Nevada election officials and others in these noncitizen voting situations try to work backwards when an admission of improper registration is shared. They go all the way to the checkbox on the registration application about citizenship status. When the box was checked YES, the noncitizen typically couldn’t read the English, they say. When it reads NO, a bureaucrat unquestionably messed up. H.R. 1 kneecaps that exercise in the future.

A section of the bill prohibits government agencies from “collecting, retaining, disclosing” records where noncitizens identify themselves as such. For officials and private research groups looking backward, those paper trails go cold at the point the ineligible person is registered to vote. Simply put, if a noncitizen admits their status and is registered anyhow, the initiating document is in the memory hole.

Any H.R. 1 proponent who reassures the concerned public that noncitizens won’t be registered has not read the bill. A separate section prevents USCIS officials from holding an existing voter record against a noncitizen seeking to naturalize. Law enforcement are separately prohibited from pursuing auto-registered noncitizen voters for criminal charges. However, there are no penalties outlined for the government employees who set these chains of ineligible voting activity into motion.

Where states like Nevada and California promised filters to keep ineligible persons out of their AVR systems, Capitol Hill Democrats drop the charade and build protections for those who inevitably become registered contrary to existing law. 

The intellectual drivers behind H.R. 1 have given up on the American experiment as we know it. Tenets like Federalism, state election powers, even Election Day itself are outmoded and proven to uphold all of the structural -isms plaguing society, they argue. They ditched big idea policies long ago because they do not believe they are possible until major process changes are made — and H.R. 1 goes a long way to deliver the goods. Those striving for social justice can only break through to a higher plane of social righteousness if they can first change the voting rules everywhere. Win some, lose some is no longer acceptable.

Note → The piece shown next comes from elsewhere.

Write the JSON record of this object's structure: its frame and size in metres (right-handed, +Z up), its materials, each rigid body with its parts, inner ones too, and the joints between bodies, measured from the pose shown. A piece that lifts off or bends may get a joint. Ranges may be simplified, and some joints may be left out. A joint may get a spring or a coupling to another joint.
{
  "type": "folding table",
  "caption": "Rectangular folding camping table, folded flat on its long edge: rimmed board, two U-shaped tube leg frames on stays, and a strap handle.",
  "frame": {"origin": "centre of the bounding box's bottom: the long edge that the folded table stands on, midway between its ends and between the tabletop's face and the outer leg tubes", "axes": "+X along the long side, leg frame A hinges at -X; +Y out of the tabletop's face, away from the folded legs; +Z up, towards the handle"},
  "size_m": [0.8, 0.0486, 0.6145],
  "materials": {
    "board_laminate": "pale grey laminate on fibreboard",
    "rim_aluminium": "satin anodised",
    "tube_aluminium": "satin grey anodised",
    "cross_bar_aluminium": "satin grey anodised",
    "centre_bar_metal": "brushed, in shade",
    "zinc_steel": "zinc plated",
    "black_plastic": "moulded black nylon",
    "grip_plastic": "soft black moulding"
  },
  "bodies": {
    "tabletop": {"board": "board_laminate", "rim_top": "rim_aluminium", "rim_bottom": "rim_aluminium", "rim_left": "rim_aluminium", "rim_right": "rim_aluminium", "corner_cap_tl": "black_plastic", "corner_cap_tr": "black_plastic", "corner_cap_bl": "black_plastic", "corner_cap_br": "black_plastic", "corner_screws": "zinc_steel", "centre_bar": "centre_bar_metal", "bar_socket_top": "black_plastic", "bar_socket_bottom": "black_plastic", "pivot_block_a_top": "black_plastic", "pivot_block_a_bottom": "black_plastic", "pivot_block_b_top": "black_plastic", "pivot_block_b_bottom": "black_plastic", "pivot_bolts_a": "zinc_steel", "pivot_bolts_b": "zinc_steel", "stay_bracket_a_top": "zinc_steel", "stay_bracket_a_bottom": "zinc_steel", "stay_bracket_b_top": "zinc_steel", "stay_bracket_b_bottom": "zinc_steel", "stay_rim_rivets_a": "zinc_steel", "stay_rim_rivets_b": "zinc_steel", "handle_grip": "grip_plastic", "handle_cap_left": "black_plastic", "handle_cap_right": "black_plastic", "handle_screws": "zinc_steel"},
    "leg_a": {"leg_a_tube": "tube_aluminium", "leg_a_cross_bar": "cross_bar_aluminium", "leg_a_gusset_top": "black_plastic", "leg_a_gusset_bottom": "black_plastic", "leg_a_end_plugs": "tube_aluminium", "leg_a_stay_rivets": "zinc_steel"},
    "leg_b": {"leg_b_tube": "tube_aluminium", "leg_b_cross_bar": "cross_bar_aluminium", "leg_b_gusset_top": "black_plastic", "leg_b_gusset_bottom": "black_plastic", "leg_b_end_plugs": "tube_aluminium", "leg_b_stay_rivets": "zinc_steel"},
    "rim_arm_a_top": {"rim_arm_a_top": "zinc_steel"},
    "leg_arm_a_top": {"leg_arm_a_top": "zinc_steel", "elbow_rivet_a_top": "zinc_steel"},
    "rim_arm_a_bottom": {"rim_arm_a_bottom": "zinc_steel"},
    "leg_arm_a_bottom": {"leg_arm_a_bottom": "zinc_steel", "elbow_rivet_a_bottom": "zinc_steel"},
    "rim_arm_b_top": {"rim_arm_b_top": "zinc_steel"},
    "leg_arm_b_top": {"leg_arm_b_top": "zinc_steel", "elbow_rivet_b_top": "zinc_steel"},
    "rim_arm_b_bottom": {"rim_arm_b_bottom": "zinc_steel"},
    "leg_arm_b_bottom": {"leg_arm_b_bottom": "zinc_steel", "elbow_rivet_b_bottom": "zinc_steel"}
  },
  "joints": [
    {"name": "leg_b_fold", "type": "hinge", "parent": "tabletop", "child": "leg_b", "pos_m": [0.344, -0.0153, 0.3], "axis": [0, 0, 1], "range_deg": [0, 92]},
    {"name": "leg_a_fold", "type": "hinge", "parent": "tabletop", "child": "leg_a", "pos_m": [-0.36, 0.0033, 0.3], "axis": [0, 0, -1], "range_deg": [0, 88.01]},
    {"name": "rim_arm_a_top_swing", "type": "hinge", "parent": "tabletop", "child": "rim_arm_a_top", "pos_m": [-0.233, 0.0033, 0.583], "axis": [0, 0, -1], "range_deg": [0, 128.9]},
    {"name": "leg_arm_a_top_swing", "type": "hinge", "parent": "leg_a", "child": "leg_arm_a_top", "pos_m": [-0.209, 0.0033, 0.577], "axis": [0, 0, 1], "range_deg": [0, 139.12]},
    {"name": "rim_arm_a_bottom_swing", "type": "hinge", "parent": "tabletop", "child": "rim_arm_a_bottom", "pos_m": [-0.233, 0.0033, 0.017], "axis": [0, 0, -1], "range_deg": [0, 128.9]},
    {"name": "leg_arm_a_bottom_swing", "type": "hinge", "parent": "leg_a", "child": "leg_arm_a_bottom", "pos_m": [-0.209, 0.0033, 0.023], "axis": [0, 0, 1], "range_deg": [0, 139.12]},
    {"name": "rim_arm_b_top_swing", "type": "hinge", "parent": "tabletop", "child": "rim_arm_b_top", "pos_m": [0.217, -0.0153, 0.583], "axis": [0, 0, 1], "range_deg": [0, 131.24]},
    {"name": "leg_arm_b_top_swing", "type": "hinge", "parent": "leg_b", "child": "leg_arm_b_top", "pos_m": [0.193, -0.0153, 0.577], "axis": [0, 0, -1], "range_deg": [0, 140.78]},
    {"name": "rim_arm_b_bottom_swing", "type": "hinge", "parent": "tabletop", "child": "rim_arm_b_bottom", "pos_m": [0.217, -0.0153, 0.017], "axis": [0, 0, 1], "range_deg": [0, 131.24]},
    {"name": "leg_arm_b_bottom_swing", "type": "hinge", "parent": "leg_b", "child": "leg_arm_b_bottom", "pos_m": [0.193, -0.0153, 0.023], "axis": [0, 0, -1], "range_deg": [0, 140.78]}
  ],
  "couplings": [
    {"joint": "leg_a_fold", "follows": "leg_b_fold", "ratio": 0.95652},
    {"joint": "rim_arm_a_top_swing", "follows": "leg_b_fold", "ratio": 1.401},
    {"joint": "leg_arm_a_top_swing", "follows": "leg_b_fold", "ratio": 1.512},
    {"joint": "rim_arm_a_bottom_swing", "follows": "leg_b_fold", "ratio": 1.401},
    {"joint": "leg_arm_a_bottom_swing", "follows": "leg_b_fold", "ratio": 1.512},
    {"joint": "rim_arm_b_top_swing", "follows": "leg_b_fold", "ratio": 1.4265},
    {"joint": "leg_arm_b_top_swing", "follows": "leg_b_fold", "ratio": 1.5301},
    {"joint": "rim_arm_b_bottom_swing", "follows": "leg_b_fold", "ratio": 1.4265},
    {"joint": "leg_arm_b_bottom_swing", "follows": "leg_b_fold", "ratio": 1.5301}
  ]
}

Fellow critics of H.R. 1, despite their best intentions, might fall into the trap of arguing the bill could lead to voter fraud. In reality, the bill blurs facts and data to the point that a lawful vote, a mistaken one, and outright fraud will look and count the same. You can prosecute a voter fraud case. Good luck indicting a “software glitch” borne by a federal law that registers and therefore entices foreign nationals to vote. That’s progress — the sustainable kind.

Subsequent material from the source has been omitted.